The other alternative is to trim it down to the 25mm upstand where it is between the screed and wall, that is more usual and will prevent the cold and damp bridge. Obviously your dpm is preventing the damp bridge and should continue at least 25mm preferably 50 mm behind pb/skirting.

thanks,
The upstand is 50mm and i can find a particulatly deep skirting board for the room although the walls are being plastered in lime not boarded it should give another 10 mm ish too. i guess then its unlikely for someone reverse into the skirting and put a stiletto through the floor.

does the gap between the upstand and wall just get left then? heard something about a resin but can't remember details.

thanks again
truman
 
.The upstand is 50mm..... .
....does the gap between the upstand and wall just get left then? heard something about a resin but can't remember details.
.

That's 2".
You can fill the gap with lime mortar for the best effect, but cement mortar or concrete would be OK.
I'm assuming it's just the uneveness of the stone wall.
 
.The upstand is 50mm..... .
....does the gap between the upstand and wall just get left then? heard something about a resin but can't remember details.
.

That's 2".
You can fill the gap with lime mortar for the best effect, but cement mortar or concrete would be OK.
I'm assuming it's just the uneveness of the stone wall.


great help redherring2,
yes its the irregularity of the stones at the base of the wall, had to try for as straight an edge as i could for celotex shuttering which left the odd gap/void etc and didnt allow me to get very close to wall in many places.

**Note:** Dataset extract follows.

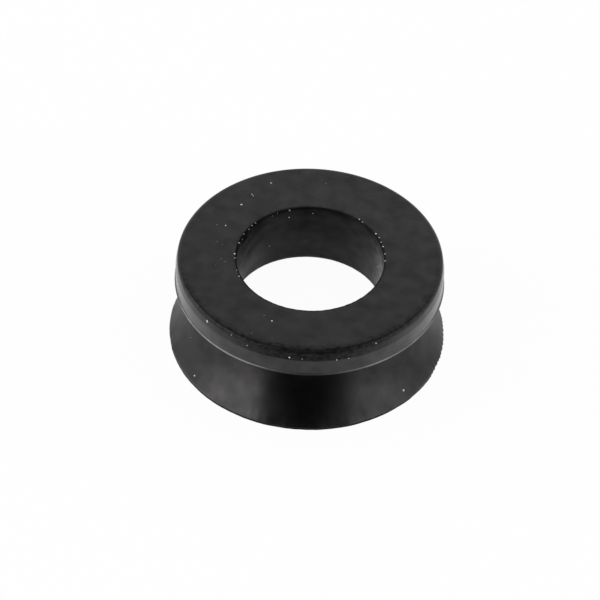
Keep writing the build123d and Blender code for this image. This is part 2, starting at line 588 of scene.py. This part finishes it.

So to recap i will use a lime mortar to fill gaps to wall all round back of insulation then trim it down to top of screed level. Then screed the floor and tuck dpm over top of now flat insulation and up under skirting.

crikey, i hope i have understood this correctly. many thanks for the patience and help.

truman
 
You could use concrete or cement mortar 'cos there will be no breathability there, the dpm will prevent that.

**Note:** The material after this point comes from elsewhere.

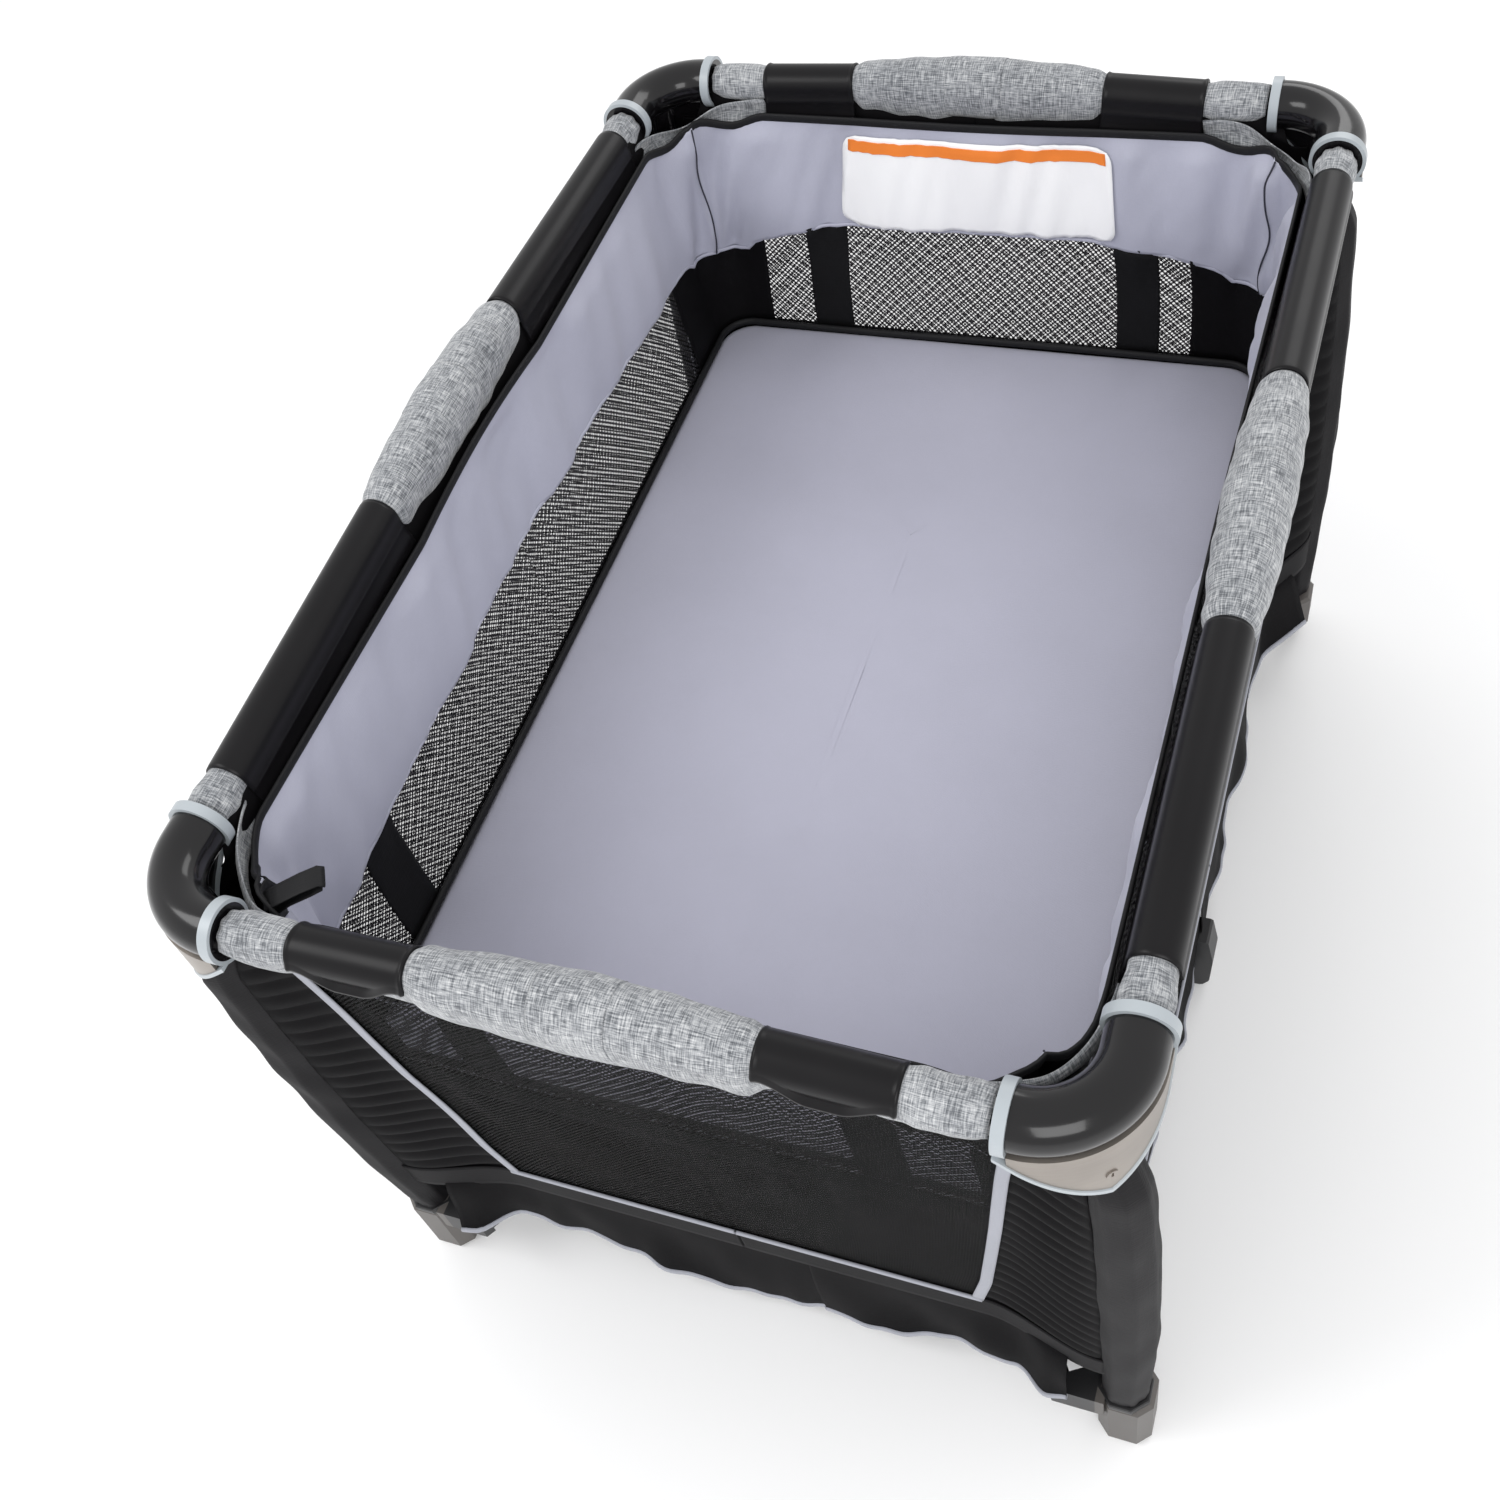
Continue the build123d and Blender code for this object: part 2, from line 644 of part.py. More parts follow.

Next time use a 25mm thick insulation for your upstand, it'll take the contours of the wall better. Any gaps in the floor insulation can be filled with off-cuts.

If you're planning on using a wooden skirting, give it plenty of preservative before you fix it.

When I did my floor I packed out deep hollows and padded any sharp bits with bits of 25mm insulation.
//www.diynot.com/forums/viewtopic.php?t=237971
 
nice job red herring2 makes mine look rather easier than yours must have been,

will look at your other posts on it, looks a nice project to me.

will post back when completed,

out of interest whats the easiest way to find the right levels, was thinking of using a lazer level and blocks on floor as cant mark the walls due to the dpm.

truman
 
If you look at the pics of my place you'll maybe just see a datum line in red around the wall, about 1m up. Placed with a laser level. I sprayed a line marker up against a piece of wood to give a clean bottom edge to the line. Checked afterwards with a spirit level.

Measure down from this to fix a wooden batten 25x50mm around the wall, it'll also hold the dpm up out of the way.
You can either bring the concrete to the top of the batten, as I did, or to the bottom. In which case you'll have to notch out your tamping beam, or work freehand.
Or, maybe, as in your case, fix the batten above or where the screed will finish and notch out a tamping beam to accomodate the height.
The screed will take out any variation in the concrete. A variation of 20 or 30mm in the concrete level will be no problem as long as you have 30mm minimal screed thickness. You could possibly reduce this very slightly by using a SBR/cement slurry on the surface of the concrete to help the screed to bond.

I found 100 or 150mm nails the easiest way to fix the batten, straight into the mud like mortar. Occasionally a good fixing into the stone.

Your screed can be done 'freehand'. Divide the floor into bays, setting out battens laid on the floor and levelled. Screed laid to them, then when that 'bay' is complete lift the batten and infill.